Googlekey sets the Google license key.
java com.seruku.Googleminer.CommandLineMain -name myfirstsearch -nterms 300
Of course, you might be wondering, "Do I have to type in all five parameters each time? How tedious." The answer is: of course not. As you will see in the next section, the application uses the Preferences API to "remember" the previous values of these parameters. That is, if you type java com.seruku.Googleminer.CommandLineMain -name myFirstSearch, it will use the name myFirstSearch for both the current search and as the default from now on.
And that's how to use the entire program. I currently have my system set up to run Googleminer every day, using the Windows task scheduler, and pipe the output to a file named SerukuDailyDiff that sits on my desktop. (More precisely, I run a natively compiled version of Googleminer.)
Every now and then, I look at the DailyDiff file and check out how things have changed. It's pretty cool.
Using the Preferences API to Store Command-Line Arguments
The values of command-line arguments are persisted through the use of
static methods defined on the CurrentSearchParameters class. Recall that performBasicSearch relied on lines such as
String key = CurrentSearchParameters.getQueryKey();
to configure the instance of GoogleSearch.
CurrentSearchParameters is simply a wrapper around the Preferences API. We use it to store the values of our parameters across invocations of the program. That is, instead of directly using the command-line arguments in the invocation of performBasicSearch, each command-line argument is processed by an instance of CommandLineArgumentHandler, which is responsible for storing it in the right place (using a set method defined onCurrentSearchParameters). This sets the value as the new default, and makes it available for performBasicSearch().

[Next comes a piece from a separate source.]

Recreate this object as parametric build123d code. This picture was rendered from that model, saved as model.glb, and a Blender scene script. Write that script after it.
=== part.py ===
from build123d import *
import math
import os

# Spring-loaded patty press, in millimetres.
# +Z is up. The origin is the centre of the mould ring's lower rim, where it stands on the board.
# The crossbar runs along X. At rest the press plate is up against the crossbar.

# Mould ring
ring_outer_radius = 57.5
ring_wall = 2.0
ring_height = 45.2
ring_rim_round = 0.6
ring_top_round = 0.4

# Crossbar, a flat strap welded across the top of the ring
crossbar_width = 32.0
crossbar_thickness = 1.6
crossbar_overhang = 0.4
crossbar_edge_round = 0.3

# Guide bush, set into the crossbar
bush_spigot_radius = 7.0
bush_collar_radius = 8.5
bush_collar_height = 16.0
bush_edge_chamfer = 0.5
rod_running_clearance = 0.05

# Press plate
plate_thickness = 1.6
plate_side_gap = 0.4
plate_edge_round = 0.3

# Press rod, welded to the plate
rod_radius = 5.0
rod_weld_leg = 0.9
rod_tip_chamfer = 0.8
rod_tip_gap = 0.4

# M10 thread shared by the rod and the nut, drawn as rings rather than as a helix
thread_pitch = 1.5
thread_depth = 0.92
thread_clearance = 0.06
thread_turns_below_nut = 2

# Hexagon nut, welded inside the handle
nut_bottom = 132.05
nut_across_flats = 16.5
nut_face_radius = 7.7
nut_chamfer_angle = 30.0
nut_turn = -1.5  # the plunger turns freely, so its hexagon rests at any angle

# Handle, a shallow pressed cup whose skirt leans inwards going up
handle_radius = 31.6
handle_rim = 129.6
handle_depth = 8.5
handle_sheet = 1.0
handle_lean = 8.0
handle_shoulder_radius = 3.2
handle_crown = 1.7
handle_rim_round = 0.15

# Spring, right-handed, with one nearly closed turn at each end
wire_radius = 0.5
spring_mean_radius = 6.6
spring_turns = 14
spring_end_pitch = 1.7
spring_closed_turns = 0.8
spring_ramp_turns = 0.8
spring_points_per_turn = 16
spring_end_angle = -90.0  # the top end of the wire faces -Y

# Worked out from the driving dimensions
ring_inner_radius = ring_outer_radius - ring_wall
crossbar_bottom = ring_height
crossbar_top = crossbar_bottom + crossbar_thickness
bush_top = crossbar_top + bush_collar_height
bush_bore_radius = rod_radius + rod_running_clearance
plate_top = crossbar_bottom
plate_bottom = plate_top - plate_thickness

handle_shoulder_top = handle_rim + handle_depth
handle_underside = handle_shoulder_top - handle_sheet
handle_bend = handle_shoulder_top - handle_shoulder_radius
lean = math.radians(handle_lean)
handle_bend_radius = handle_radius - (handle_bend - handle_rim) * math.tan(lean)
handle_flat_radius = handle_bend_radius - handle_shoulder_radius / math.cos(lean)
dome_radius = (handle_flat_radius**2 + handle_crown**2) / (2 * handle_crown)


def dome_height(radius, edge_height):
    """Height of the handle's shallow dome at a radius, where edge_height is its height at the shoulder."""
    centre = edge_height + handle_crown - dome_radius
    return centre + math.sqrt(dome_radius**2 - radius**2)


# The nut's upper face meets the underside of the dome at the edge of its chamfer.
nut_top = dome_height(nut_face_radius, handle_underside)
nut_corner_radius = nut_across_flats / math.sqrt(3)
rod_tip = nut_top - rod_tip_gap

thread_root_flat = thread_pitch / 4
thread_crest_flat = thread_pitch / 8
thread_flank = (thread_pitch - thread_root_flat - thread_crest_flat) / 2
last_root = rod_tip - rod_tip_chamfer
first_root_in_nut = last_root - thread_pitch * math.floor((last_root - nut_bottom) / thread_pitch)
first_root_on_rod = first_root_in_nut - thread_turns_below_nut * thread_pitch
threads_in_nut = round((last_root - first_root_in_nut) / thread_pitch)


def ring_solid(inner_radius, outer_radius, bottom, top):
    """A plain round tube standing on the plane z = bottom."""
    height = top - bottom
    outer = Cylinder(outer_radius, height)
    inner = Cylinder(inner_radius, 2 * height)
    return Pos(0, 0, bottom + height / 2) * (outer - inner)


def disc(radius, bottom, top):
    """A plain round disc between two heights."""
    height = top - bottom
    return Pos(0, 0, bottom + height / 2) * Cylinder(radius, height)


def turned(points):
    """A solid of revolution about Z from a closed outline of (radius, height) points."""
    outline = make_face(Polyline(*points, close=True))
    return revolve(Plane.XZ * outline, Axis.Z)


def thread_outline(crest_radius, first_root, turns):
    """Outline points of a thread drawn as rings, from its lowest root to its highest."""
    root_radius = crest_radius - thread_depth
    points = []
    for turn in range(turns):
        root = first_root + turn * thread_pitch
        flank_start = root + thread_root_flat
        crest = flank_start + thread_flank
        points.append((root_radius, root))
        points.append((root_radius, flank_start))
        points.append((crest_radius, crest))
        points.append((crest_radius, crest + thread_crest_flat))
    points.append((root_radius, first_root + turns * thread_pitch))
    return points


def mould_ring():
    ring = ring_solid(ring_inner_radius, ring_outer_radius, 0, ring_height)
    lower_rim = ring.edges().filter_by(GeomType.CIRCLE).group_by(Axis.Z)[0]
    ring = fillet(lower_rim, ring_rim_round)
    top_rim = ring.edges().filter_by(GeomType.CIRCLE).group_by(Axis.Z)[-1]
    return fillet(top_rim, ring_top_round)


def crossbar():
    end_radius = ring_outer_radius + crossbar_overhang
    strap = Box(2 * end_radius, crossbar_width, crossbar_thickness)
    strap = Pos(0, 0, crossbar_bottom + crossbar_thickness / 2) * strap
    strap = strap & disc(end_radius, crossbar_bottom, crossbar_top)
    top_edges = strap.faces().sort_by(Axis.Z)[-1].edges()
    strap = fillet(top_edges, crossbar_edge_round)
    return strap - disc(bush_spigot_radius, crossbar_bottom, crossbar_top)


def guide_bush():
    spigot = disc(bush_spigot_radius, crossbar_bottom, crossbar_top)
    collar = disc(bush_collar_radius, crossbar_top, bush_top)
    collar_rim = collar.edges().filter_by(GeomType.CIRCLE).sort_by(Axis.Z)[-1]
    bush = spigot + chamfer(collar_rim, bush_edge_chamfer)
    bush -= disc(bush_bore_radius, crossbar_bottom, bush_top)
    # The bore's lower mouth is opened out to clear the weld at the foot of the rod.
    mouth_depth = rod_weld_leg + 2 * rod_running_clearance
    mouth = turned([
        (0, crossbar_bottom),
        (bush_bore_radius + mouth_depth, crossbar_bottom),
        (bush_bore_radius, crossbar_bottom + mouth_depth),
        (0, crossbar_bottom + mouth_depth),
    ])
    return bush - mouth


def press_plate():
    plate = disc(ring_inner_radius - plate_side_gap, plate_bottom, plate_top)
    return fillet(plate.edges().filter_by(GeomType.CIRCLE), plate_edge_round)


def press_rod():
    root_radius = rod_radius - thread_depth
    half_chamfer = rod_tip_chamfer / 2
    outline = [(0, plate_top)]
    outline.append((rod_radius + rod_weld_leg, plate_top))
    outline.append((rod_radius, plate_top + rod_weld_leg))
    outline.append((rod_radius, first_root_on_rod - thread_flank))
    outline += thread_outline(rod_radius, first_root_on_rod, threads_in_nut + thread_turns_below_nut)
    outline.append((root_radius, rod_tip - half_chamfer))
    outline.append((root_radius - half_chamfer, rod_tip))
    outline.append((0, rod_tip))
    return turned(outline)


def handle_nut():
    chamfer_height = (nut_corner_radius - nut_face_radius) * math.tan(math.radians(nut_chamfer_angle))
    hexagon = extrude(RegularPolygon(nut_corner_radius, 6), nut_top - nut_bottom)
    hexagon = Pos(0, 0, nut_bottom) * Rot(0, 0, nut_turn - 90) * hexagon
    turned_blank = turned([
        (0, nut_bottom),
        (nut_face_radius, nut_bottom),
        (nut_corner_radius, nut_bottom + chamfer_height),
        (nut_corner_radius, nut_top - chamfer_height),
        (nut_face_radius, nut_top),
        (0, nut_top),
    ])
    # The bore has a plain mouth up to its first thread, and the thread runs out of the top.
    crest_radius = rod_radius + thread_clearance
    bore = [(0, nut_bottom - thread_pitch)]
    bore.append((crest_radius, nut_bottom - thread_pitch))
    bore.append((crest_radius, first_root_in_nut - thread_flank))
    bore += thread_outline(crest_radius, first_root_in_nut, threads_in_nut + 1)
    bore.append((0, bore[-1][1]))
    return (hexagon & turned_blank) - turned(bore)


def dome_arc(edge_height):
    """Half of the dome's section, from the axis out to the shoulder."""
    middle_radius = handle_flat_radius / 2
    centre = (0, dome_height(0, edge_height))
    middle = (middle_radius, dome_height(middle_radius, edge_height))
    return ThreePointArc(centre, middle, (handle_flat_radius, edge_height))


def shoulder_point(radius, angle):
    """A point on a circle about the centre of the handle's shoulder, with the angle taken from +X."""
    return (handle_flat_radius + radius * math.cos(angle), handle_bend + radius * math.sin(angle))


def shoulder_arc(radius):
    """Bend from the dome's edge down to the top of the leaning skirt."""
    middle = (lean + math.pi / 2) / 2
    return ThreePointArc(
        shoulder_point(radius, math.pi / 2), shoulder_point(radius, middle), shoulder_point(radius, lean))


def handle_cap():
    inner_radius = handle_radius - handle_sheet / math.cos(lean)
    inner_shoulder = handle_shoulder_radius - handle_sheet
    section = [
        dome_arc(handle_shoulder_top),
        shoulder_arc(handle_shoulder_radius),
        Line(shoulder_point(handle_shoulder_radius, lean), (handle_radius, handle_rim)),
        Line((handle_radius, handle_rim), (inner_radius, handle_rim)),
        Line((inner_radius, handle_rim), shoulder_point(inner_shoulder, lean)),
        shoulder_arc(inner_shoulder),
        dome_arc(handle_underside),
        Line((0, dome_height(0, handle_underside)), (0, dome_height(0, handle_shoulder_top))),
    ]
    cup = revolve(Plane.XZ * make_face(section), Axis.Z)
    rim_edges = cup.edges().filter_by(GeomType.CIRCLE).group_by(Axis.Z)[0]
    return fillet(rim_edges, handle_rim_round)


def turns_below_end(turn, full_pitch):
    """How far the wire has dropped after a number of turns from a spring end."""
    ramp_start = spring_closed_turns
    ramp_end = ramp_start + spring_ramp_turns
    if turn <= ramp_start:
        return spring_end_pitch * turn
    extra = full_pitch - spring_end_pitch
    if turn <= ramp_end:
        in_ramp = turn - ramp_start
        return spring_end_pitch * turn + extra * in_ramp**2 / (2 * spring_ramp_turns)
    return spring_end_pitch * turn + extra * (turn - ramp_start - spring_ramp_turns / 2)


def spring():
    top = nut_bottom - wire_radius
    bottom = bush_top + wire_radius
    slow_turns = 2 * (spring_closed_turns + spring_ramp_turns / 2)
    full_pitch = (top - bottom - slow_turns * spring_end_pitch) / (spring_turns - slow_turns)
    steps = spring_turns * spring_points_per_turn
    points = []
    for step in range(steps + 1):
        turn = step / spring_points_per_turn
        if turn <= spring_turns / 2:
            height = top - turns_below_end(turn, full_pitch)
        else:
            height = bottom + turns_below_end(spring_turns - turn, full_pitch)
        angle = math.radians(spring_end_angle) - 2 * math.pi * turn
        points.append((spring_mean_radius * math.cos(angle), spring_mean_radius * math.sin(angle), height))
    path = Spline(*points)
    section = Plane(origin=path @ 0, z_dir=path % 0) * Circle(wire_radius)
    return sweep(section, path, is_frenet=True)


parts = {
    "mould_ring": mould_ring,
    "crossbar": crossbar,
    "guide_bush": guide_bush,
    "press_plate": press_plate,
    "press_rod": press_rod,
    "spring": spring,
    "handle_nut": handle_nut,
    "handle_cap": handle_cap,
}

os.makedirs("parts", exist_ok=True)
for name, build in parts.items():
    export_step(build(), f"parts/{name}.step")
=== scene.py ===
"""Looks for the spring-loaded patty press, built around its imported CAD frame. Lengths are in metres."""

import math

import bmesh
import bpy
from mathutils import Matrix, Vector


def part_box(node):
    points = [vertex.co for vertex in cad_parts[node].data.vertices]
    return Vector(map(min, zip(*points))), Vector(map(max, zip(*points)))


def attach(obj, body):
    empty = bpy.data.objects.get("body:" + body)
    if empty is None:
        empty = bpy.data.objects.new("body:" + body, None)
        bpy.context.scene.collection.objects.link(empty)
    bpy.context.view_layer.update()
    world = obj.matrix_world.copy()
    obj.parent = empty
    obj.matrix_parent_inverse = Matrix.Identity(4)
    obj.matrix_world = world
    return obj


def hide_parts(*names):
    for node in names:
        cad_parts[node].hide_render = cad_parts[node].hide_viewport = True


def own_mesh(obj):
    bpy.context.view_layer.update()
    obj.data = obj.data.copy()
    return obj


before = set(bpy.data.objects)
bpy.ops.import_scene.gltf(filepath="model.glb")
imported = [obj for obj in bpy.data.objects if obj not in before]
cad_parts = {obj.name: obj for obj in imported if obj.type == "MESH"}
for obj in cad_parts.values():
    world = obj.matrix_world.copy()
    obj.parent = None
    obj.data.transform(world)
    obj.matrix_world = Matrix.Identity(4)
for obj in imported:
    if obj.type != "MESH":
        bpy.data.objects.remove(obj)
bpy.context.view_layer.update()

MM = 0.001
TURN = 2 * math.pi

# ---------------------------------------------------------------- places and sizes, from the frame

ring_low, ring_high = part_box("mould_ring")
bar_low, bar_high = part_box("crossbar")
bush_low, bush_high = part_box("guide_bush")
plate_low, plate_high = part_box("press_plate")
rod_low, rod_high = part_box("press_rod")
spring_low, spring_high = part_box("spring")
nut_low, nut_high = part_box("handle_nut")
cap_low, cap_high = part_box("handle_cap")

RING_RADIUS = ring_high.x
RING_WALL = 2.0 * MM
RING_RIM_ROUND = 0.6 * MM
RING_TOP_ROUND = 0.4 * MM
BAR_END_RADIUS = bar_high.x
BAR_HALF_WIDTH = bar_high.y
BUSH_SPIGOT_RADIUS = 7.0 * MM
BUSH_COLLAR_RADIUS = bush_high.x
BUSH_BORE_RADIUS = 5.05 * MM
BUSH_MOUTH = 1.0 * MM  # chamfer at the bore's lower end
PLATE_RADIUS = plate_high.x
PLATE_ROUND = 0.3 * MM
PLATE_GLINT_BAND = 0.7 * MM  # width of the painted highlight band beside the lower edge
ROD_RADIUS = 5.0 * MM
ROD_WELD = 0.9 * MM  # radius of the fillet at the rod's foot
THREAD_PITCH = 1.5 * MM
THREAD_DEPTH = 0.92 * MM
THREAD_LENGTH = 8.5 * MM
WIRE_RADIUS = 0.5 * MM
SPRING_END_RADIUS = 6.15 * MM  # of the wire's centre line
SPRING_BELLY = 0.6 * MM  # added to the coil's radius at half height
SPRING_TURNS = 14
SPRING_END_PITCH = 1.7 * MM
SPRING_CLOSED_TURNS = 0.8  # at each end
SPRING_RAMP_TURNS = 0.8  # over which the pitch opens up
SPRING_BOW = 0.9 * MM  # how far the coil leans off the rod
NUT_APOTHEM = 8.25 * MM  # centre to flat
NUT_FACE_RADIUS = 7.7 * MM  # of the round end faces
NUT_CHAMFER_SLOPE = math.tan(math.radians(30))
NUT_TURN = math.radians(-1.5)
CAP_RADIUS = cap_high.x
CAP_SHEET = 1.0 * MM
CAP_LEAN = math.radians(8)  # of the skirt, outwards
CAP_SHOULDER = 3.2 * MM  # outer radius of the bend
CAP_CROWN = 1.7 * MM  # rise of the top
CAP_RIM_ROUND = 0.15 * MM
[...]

Given a set of instances of CommandLineArgumentHandler, the main() method simply finds the right handler for any given argument, and calls performAction() on the handler.
Here, for example, is the code for the implementation of one of the handlers.

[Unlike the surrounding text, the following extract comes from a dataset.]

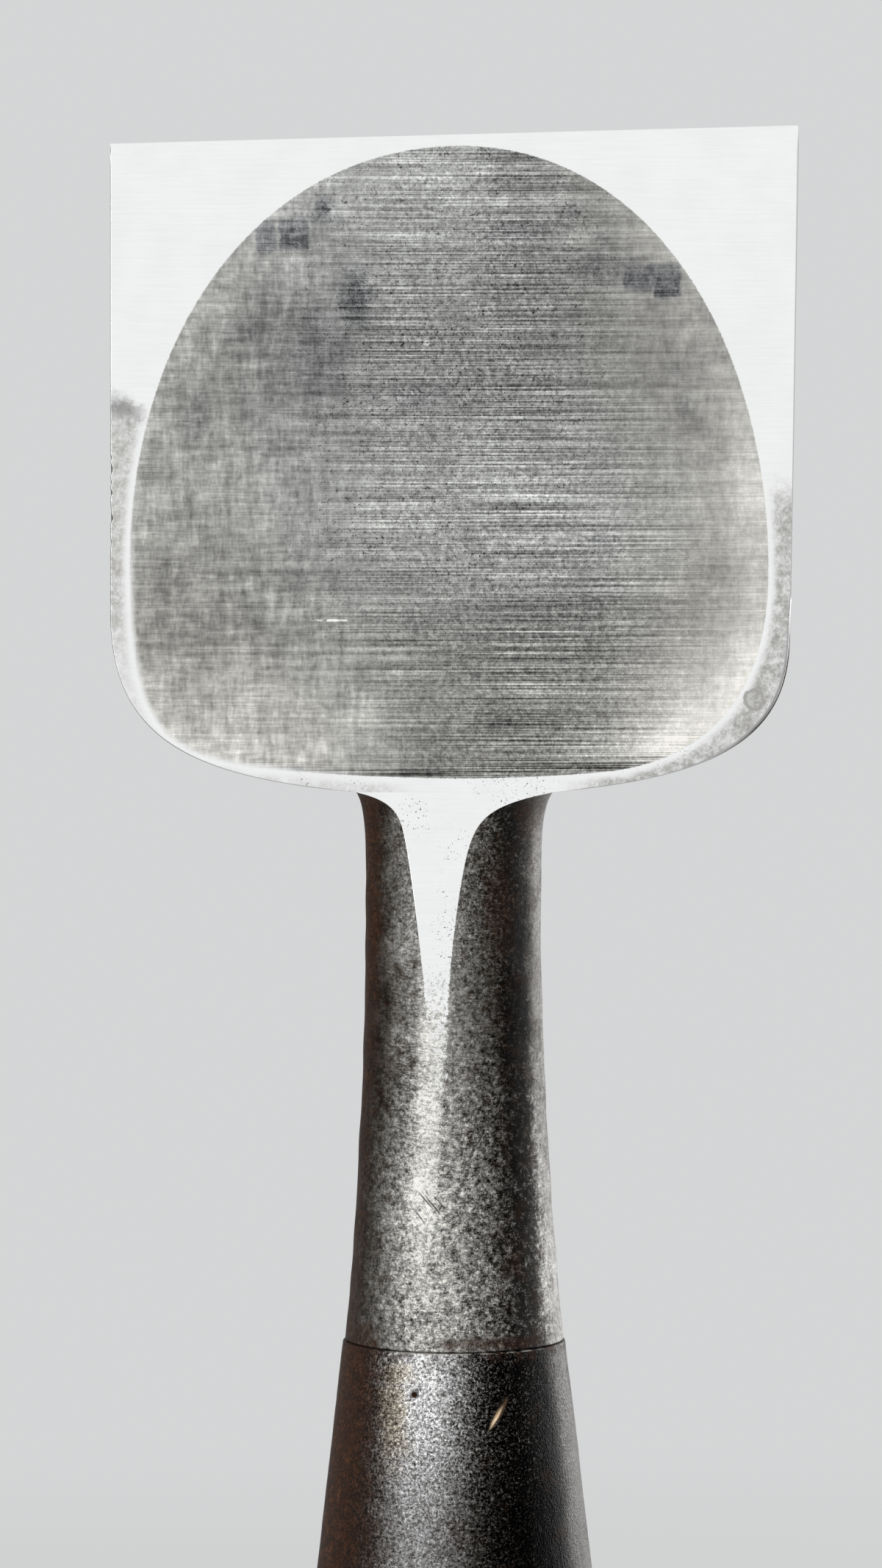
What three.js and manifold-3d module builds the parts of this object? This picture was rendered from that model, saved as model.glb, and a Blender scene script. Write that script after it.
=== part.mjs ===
// A wide Japanese bench chisel (oire nomi), standing on the struck end of its handle, cutting edge up.
// Millimetres. +Z runs along the handle's axis to the cutting edge, X across the blade, and the hollow-ground
// back faces -Y. The origin is the middle of the struck end. "Depth" below is measured from the flat back
// towards +Y, and "drop" from the heel of the blade down the neck.
import * as THREE from 'three';
import { mergeVertices } from 'three/addons/utils/BufferGeometryUtils.js';
import Module from 'manifold-3d';

const wasm = await Module();
wasm.setup();

// Lengths along the tool, from the struck end to the cutting edge
const handleLength = 98;
const ferruleLength = 27;
const neckLength = 34;
const bladeLength = 40.1;

// Blade
const bladeWidth = 42;
const cornerHeight = 1.12; // the right corner of the edge stands this much higher than the left one
const bevelAngleDegrees = 29;
const steelThickness = 1.8;
const heelThickness = 6.4;
const tipThickness = 5.7;
const sideThickness = 2.9;
const sideBevelWidth = 7; // at the heel; its slope is the same all the way up
const shoulderLength = 4.2; // how far the front slopes up from the heel to its flat
const hollowDepth = 0.85;

// Neck, which is a flattened oval at its waist and round at the ferrule
const waistWidth = 10.8;
const waistThickness = 8.8;
const waistDropLength = 8;
const waistCentreDepth = 4.2;
const neckEndDiameter = 13.6;
const axisDepth = 5.4; // from the flat back to the handle's axis
const rootHalfWidth = 6.05; // where the neck runs into the heel
const rootFlareLength = 1.1;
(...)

public interface CommandLineArgumentHandler {
public String getCommand();
public String performAction(String value);
}
public class QueryKeyCommandHandler
implements CommandLineArgumentHandler{
public String getCommand() {
return "-Googlekey";
}
public String performAction(String value) {
CurrentSearchParameters.setQueryKey(value);
return null;
}
}
Once all of the command-line arguments have been processed, we call performBasicSearch(), which retrieves the current defaults for all the arguments from CurrentSearchParameters.
Final Thoughts
In approximately 750 lines of code, we implemented a simple version of Googleminer. It's a command-line application that enables you to track changes in a search over time. It's not the most impressive application ever, but it's a very simple and very straightforward illustration of two things:
It's very easy to write simple Internet applications in Java. All of the code involved was boilerplate code, and it didn't require any deep thought at all. In fact, you were probably a little bored by parts of this article. But that's part of my point -- this stuff is easy to build.
As more and more information sources get exposed on the Web, Internet applications are going to proliferate. (The only question is: will they proliferate according to Metcalfe's law, or Reed's law?)
The code itself, while completely boilerplate, also illustrates one interesting aspect of semantic aggregators: structurally, they're the exact opposite of web applications. In a typical web application, the server hands the browser a cookie, and stores the state itself. In Googleminer, the exact opposite happens: the "client" stores a vast amount of state, and repeatedly passes a token to the server to get more. This idea, of moving personal and customized data to the edge of the network where the users are, is, I think, an interesting one. In a future column, I'll explore putting a GUI on Googleminer using SWT.